== Supplied information ==
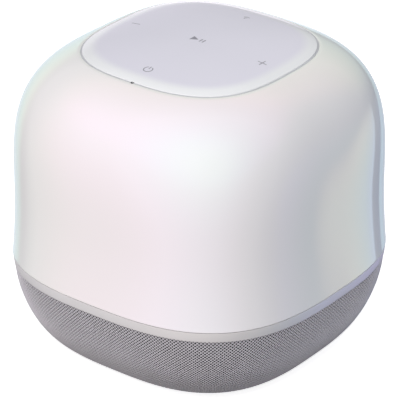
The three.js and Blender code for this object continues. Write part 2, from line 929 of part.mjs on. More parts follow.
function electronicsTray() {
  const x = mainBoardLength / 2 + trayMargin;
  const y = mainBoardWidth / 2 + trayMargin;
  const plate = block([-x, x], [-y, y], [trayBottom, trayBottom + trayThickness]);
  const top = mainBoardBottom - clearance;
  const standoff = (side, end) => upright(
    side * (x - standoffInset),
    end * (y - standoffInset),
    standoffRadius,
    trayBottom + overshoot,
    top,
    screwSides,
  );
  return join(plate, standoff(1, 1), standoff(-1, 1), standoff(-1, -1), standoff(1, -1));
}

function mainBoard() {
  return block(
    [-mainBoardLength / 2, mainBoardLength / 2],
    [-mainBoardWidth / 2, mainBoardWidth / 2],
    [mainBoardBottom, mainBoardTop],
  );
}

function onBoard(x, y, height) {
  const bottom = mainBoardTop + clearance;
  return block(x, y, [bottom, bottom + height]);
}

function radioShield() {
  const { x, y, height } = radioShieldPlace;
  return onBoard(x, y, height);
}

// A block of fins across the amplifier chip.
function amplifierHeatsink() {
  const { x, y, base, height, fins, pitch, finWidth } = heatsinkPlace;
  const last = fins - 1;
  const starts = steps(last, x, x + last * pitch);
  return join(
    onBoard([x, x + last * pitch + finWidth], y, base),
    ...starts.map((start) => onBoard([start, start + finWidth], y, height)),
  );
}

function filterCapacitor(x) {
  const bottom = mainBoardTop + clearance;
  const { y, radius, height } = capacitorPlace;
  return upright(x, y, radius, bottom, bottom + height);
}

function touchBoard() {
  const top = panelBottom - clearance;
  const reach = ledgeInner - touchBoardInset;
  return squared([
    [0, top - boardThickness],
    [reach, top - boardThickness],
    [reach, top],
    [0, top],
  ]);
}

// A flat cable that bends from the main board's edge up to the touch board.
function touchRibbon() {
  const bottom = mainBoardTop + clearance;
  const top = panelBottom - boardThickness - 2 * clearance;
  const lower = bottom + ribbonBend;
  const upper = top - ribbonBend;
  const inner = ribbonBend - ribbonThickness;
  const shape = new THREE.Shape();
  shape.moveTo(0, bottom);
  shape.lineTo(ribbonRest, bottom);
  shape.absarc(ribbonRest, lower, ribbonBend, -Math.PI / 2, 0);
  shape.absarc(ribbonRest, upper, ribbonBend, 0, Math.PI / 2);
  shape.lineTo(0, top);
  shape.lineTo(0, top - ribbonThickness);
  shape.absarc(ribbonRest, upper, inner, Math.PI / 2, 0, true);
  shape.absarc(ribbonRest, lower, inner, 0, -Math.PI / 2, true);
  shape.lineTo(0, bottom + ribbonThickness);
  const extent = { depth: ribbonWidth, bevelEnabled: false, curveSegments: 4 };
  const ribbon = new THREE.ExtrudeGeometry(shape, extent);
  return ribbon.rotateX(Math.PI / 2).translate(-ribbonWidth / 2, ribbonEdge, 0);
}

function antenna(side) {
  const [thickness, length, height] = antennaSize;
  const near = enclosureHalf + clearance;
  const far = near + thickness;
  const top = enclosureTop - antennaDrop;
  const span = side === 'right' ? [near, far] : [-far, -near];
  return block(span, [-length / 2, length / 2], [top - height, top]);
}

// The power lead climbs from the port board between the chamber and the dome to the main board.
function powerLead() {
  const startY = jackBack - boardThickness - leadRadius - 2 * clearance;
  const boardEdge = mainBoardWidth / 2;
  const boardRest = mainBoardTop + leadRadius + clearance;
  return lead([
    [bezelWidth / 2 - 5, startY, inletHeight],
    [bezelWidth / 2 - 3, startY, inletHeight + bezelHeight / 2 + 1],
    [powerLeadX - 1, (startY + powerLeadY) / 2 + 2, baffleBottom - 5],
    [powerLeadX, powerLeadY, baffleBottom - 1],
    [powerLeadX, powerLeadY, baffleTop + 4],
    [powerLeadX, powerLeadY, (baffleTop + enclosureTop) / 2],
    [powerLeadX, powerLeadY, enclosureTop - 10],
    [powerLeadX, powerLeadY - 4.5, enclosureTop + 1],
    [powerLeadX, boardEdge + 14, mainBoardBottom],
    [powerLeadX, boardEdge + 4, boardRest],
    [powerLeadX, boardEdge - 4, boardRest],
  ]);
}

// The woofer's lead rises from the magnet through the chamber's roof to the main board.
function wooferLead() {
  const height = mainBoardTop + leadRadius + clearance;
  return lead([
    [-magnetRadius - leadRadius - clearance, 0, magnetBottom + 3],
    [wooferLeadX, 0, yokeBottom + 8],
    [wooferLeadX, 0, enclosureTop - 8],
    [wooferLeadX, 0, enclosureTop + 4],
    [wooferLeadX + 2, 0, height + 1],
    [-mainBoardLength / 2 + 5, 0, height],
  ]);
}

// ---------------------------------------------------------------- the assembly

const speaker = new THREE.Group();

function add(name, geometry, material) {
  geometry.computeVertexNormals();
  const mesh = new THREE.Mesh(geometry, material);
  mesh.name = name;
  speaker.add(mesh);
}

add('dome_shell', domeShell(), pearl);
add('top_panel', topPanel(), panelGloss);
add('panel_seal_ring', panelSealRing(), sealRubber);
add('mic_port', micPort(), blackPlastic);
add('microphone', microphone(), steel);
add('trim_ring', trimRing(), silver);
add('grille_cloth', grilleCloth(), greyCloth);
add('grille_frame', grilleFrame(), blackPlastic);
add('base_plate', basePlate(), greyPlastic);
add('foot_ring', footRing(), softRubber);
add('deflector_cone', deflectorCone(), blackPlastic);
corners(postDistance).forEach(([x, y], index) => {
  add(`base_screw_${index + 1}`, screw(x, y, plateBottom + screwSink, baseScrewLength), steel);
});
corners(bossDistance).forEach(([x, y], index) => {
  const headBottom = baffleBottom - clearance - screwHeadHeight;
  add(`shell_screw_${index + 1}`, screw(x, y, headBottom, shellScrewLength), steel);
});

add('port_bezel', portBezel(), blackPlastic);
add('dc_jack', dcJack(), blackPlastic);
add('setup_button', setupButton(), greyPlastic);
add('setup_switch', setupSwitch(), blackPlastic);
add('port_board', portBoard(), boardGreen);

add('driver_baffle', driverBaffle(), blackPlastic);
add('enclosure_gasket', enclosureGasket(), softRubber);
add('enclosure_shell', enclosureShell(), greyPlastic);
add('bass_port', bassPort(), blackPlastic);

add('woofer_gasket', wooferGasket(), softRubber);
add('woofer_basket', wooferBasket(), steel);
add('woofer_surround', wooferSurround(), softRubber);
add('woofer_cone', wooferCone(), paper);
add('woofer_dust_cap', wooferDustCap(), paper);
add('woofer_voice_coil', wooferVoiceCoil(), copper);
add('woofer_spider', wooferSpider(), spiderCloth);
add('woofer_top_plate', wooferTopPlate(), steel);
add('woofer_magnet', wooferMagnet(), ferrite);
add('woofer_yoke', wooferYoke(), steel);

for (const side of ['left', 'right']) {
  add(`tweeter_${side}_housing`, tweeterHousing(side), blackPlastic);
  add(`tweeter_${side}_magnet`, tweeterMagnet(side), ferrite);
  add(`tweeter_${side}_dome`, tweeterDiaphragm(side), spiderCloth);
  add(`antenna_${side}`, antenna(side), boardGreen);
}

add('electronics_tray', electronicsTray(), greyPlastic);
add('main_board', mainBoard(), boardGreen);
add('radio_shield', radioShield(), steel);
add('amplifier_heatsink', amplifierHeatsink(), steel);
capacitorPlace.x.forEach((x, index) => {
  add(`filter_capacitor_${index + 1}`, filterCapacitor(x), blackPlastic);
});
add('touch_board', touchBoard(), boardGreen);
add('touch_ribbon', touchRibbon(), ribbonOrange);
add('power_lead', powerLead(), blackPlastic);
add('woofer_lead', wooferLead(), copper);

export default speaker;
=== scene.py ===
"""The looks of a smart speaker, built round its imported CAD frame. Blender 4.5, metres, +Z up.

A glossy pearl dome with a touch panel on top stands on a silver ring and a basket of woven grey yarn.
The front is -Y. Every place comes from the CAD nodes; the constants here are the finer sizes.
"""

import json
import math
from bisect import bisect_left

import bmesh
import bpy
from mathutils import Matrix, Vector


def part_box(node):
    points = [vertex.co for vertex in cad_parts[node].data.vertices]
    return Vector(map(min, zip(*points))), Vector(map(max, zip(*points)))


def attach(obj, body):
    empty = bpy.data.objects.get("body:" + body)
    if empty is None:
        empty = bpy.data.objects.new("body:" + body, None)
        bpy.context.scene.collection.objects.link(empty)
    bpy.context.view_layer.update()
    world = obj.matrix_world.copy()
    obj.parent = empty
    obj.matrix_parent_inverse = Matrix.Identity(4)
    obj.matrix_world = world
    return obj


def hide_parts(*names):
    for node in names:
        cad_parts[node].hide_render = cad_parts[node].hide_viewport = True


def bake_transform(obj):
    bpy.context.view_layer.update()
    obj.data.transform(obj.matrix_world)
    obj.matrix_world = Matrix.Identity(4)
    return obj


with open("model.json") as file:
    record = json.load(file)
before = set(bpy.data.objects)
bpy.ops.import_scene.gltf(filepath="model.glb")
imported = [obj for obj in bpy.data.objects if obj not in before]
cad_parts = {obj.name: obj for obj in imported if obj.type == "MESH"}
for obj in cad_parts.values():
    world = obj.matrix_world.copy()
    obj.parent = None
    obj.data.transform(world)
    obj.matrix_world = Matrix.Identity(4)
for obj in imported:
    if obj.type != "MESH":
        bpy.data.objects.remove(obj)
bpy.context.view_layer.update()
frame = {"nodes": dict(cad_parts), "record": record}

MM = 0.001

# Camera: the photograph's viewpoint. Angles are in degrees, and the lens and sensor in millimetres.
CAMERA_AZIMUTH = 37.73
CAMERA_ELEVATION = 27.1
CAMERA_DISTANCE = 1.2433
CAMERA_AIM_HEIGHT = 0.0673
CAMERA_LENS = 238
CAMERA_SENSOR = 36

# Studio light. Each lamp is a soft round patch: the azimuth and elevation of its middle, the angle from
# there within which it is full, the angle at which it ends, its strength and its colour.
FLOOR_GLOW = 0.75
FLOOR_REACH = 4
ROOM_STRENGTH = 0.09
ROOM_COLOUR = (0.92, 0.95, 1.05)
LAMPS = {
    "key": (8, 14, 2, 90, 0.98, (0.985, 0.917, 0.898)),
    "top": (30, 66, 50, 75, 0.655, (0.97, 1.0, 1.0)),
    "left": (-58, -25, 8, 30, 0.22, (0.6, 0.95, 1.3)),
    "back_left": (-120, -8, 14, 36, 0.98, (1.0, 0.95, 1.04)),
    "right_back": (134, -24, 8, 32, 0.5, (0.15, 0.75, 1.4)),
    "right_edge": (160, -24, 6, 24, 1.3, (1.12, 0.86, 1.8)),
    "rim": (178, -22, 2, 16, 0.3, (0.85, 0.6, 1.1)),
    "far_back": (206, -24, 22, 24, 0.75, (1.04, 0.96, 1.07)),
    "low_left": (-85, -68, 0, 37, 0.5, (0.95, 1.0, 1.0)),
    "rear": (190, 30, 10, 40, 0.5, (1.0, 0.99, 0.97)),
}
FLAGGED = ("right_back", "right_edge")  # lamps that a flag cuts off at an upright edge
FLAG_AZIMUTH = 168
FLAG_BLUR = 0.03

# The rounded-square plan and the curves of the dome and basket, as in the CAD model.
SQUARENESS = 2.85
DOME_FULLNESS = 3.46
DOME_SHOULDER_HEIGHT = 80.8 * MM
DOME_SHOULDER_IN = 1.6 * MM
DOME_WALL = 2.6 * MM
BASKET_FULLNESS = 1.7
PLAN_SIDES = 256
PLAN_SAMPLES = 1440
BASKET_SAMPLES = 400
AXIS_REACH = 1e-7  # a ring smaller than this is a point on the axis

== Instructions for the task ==
From the line that contains "add('electronics_tray', electronicsTray(), greyPlastic);" through the line that contains "points = [vertex.co", reproduce every line exactly, both end lines included.

== Task result ==
add('electronics_tray', electronicsTray(), greyPlastic);
add('main_board', mainBoard(), boardGreen);
add('radio_shield', radioShield(), steel);
add('amplifier_heatsink', amplifierHeatsink(), steel);
capacitorPlace.x.forEach((x, index) => {
  add(`filter_capacitor_${index + 1}`, filterCapacitor(x), blackPlastic);
});
add('touch_board', touchBoard(), boardGreen);
add('touch_ribbon', touchRibbon(), ribbonOrange);
add('power_lead', powerLead(), blackPlastic);
add('woofer_lead', wooferLead(), copper);

export default speaker;
=== scene.py ===
"""The looks of a smart speaker, built round its imported CAD frame. Blender 4.5, metres, +Z up.

A glossy pearl dome with a touch panel on top stands on a silver ring and a basket of woven grey yarn.
The front is -Y. Every place comes from the CAD nodes; the constants here are the finer sizes.
"""

import json
import math
from bisect import bisect_left

import bmesh
import bpy
from mathutils import Matrix, Vector


def part_box(node):
    points = [vertex.co for vertex in cad_parts[node].data.vertices]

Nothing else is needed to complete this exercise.